Bolsonaro fue más allá. Está comprobado que discutió con colaboradores cercanos un proyecto de decreto para impedir la asunción del presidente electo Luiz Inácio Lula da Silva, un plan que sólo frustró la división de los militares. Otro plan suponía asesinar a Lula, al vicepresidente Geraldo Alckmin y al juez supremo Alexandre de Moraes; pero el complot se abortó a último momento (también por falta de apoyo militar).
Tras las elecciones, los partidarios de Bolsonaro acamparon frente a los cuarteles del ejército para exigir una intervención militar, mientras funcionarios del gobierno alentaban la escalada. Una semana después de la asunción de Lula, invadieron con violencia las sedes de los tres poderes del Estado.

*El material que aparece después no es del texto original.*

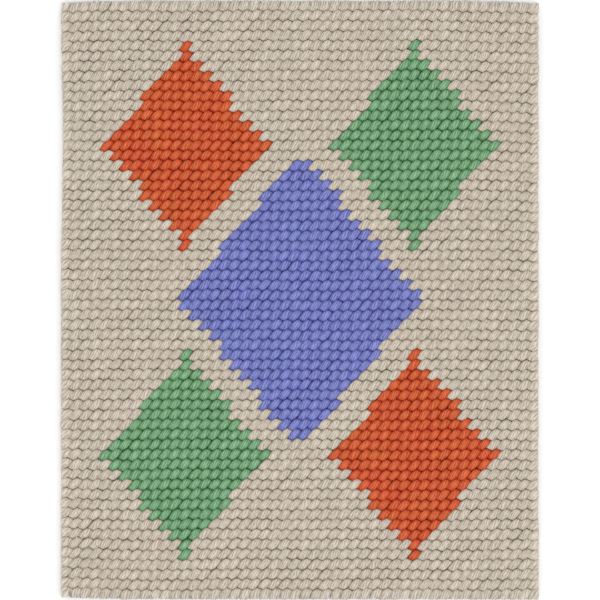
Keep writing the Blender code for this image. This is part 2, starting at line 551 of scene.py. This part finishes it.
def linear(hex_colour):
    """An sRGB hex colour as linear RGBA.

    A part up to 0.04045 is divided by 12.92, and any other has 0.055 added, is divided by 1.055 and is taken
    to the power 2.4.
    """
    parts = np.array([int(hex_colour[i:i + 2], 16) / 255 for i in (1, 3, 5)])
    made = np.where(parts <= 0.04045, parts / 12.92, ((parts + 0.055) / 1.055) ** 2.4)
    return (*made.tolist(), 1.0)


def node(tree, kind, inputs=None, **settings):
    """Add a node with its settings, and with its inputs set to values or linked from other nodes' sockets."""
    made = tree.nodes.new(kind)
    for name, value in settings.items():
        setattr(made, name, value)
    for name, value in (inputs or {}).items():
        if isinstance(value, bpy.types.NodeSocket):
            tree.links.new(value, made.inputs[name])
        else:
            made.inputs[name].default_value = value
    return made


def new_material(name):
    """A material with an empty tree, and that tree."""
    material = bpy.data.materials.new(name)
    material.use_nodes = True
    material.node_tree.nodes.clear()
    return material, material.node_tree


# Plies of carded wool, twisted loosely. The yarn's values are in millimetres, so a ply is 0.45 mm wide, and
# leans a quarter off the yarn's axis. It wanders by up to 1.7 of its widths, and the wander and the fibres
# have so many cells to the millimetre. Wool fibres are 0.03 mm, which is too fine to show, so they are drawn
# as coarse as 0.2 mm. The grooves between plies are broken where fibres cross them.
PLY_WIDTH = 0.45
PLY_LEAN = 0.25
PLY_DEPTH = 0.14 * MM
PLY_STRENGTH = 0.9
PLY_WANDER = 1.7
PLY_WANDER_ALONG = 0.5
PLY_WANDER_ACROSS = 0.9
FIBRE_ALONG = 0.9
FIBRE_ACROSS = 5.0
FIBRE_DEPTH = 0.07 * MM
FIBRE_STRENGTH = 0.8
GROOVE_WIDTH = 0.7
GROOVE_BREAKS = 1.4

# How much lighter or darker fibres and strands are, and the patches of an uneven dye bath, 160 to the metre.
FIBRE_STREAK = 0.15
STRAND_TONES = (0.96, 1.04)
BATH_SCALE = 160.0
HUE_KEPT = 0.5

# Wool scatters nearly all of the light that meets it, and its loose fibres catch what grazes it.
WOOL_ROUGHNESS = 0.92
WOOL_SPECULAR = 0.04
BLOOM_ROUGHNESS = 0.5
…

En Estados Unidos, tras la incitación de Trump a la turba que asaltó el Capitolio el 6 de enero de 2021 hubo un cambio en la dirección de los vientos políticos. Se le presentaron cargos penales, pero los más graves quedaron en nada cuando la Corte Suprema de los Estados Unidos sentenció que los presidentes gozan de inmunidad legal casi total. Y su victoria electoral en 2024 puso fin a cualquier intento de hacerlo rendir cuentas.
En cambio, Bolsonaro enfrentó mucha más resistencia del sistema judicial. Uno de sus principales blancos durante su presidencia fue el Tribunal Supremo brasileño. La presentación de cargos contra Bolsonaro por parte del fiscal general (una posición que en Brasil tiene más independencia respecto del ejecutivo que en Estados Unidos) fue un punto de inflexión en la historia brasileña, en la que los intentos de golpe militar siempre habían quedado impunes.
Bolsonaro estuvo bajo juicio por el intento de abolir el Estado democrático de derecho, un delito tipificado en la legislación brasileña, a diferencia de lo que ocurre en Estados Unidos. Cabe destacar que la ley brasileña criminaliza explícitamente los intentos de golpe de Estado, porque se da por sentado que un intento exitoso atentaría contra la rendición legal de cuentas. Los jueces analizaron la defensa de Bolsonaro, que dice que sólo consideró la idea, sin ponerla en acción.
Trump y Bolsonaro son emblemas de la actual era de autoritarismo competitivo. Los dos son hábiles en el uso de la desinformación, apelan a una retórica anticientífica y antiderechos y desprecian las instituciones democráticas.
Pero Bolsonaro lleva la huella inconfundible del autoritarismo del siglo XX. Su ideal político es la dictadura militar que terminó en los ochenta. Ningún país está totalmente a salvo de la erosión democrática, pero la constitución brasileña posdictadura creó contra ella sólidos mecanismos de protección. A Bolsonaro se lo juzgó porque no pudo contenerse y esperar un desmantelamiento lento de la democracia. Intentó un golpe clásico, y encontró un país listo para rechazarlo.
Soy un brasileño con familiares que sufrieron arresto o exilio bajo el régimen militar, y me reconfortó ver a Bolsonaro sometido a juicio, sobre todo porque ningún líder militar recibió jamás condena por crímenes cometidos durante la dictadura. Pero hoy la principal amenaza contra nuestras libertades no es el golpe militar sino el autoritarismo competitivo. En Brasil, en Estados Unidos y en todo el mundo, hay que detener la decadencia gradual de las instituciones democráticas que les allana el camino al poder.
Traducción: Esteban Flamini
El autor fue secretario de Justicia de Brasil entre 2010 y 2011 y es vicepresidente de programas en Open Society Foundations.